__Recorded data__.
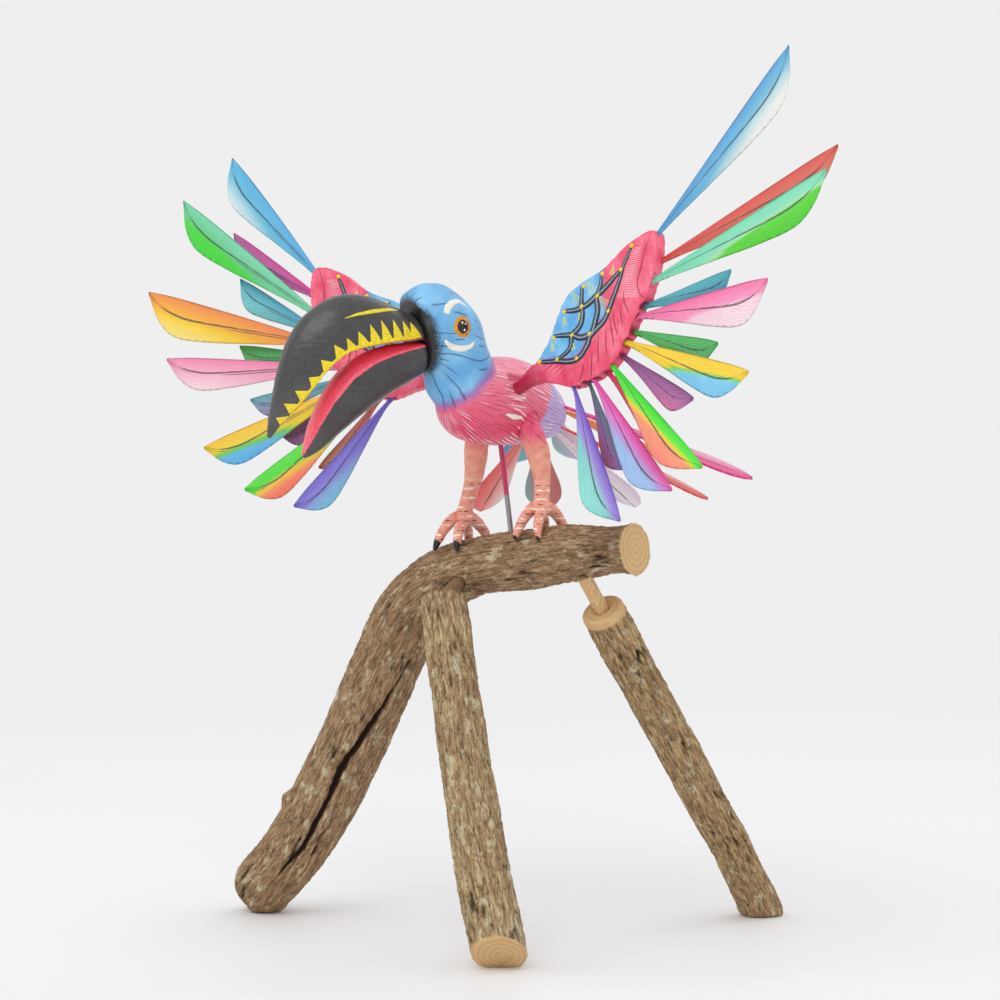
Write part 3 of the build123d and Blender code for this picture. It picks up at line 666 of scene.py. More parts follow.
tooth_yellow = gloss_paint("tooth_yellow", (250, 226, 10), (214, 186, 8))
eye_gold = gloss_paint("eye_gold", (236, 156, 24), (176, 110, 24))
eye_black = gloss_paint("eye_black", (18, 16, 24), (40, 34, 40), 0.2)
brush_white = gloss_paint("brush_white", (250, 246, 232), (232, 228, 214))
body_skin, upper_skin = skin_tree(body_piece), skin_tree(upper_piece)

# Each tooth: where its foot starts and ends along the cutting edge, and its point (ahead, height).
TEETH = [(3, 11, 10, 11.3), (9, 16, 15.4, 12), (16, 23.1, 22.2, 12.7), (23.1, 30.5, 30.3, 12.2),
         (30.5, 38.1, 37.8, 9.5), (38.1, 46, 45.7, 5.2), (46, 52.7, 53.2, 1.1), (52.7, 60, 61, -3),
         (60, 67.2, 69, -12.1), (67.2, 74, 76, -22.5), (74, 80, 83.5, -30.5), (80, 86, 89.5, -38),
         (86, 91, 93.5, -46.5)]
form = bmesh.new()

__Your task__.
Repeat the lines above exactly.

__Written answer__.
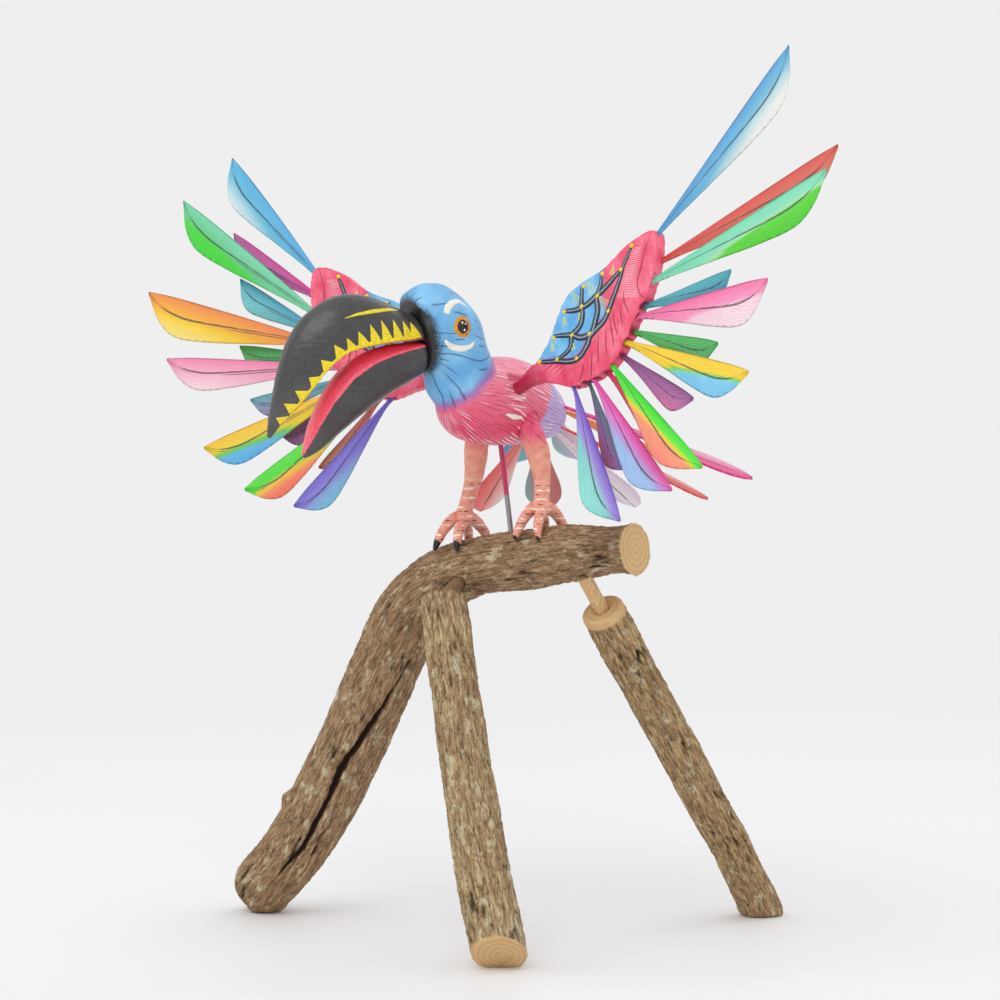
Write part 3 of the build123d and Blender code for this picture. It picks up at line 666 of scene.py. More parts follow.
tooth_yellow = gloss_paint("tooth_yellow", (250, 226, 10), (214, 186, 8))
eye_gold = gloss_paint("eye_gold", (236, 156, 24), (176, 110, 24))
eye_black = gloss_paint("eye_black", (18, 16, 24), (40, 34, 40), 0.2)
brush_white = gloss_paint("brush_white", (250, 246, 232), (232, 228, 214))
body_skin, upper_skin = skin_tree(body_piece), skin_tree(upper_piece)

# Each tooth: where its foot starts and ends along the cutting edge, and its point (ahead, height).
TEETH = [(3, 11, 10, 11.3), (9, 16, 15.4, 12), (16, 23.1, 22.2, 12.7), (23.1, 30.5, 30.3, 12.2),
         (30.5, 38.1, 37.8, 9.5), (38.1, 46, 45.7, 5.2), (46, 52.7, 53.2, 1.1), (52.7, 60, 61, -3),
         (60, 67.2, 69, -12.1), (67.2, 74, 76, -22.5), (74, 80, 83.5, -30.5), (80, 86, 89.5, -38),
         (86, 91, 93.5, -46.5)]
form = bmesh.new()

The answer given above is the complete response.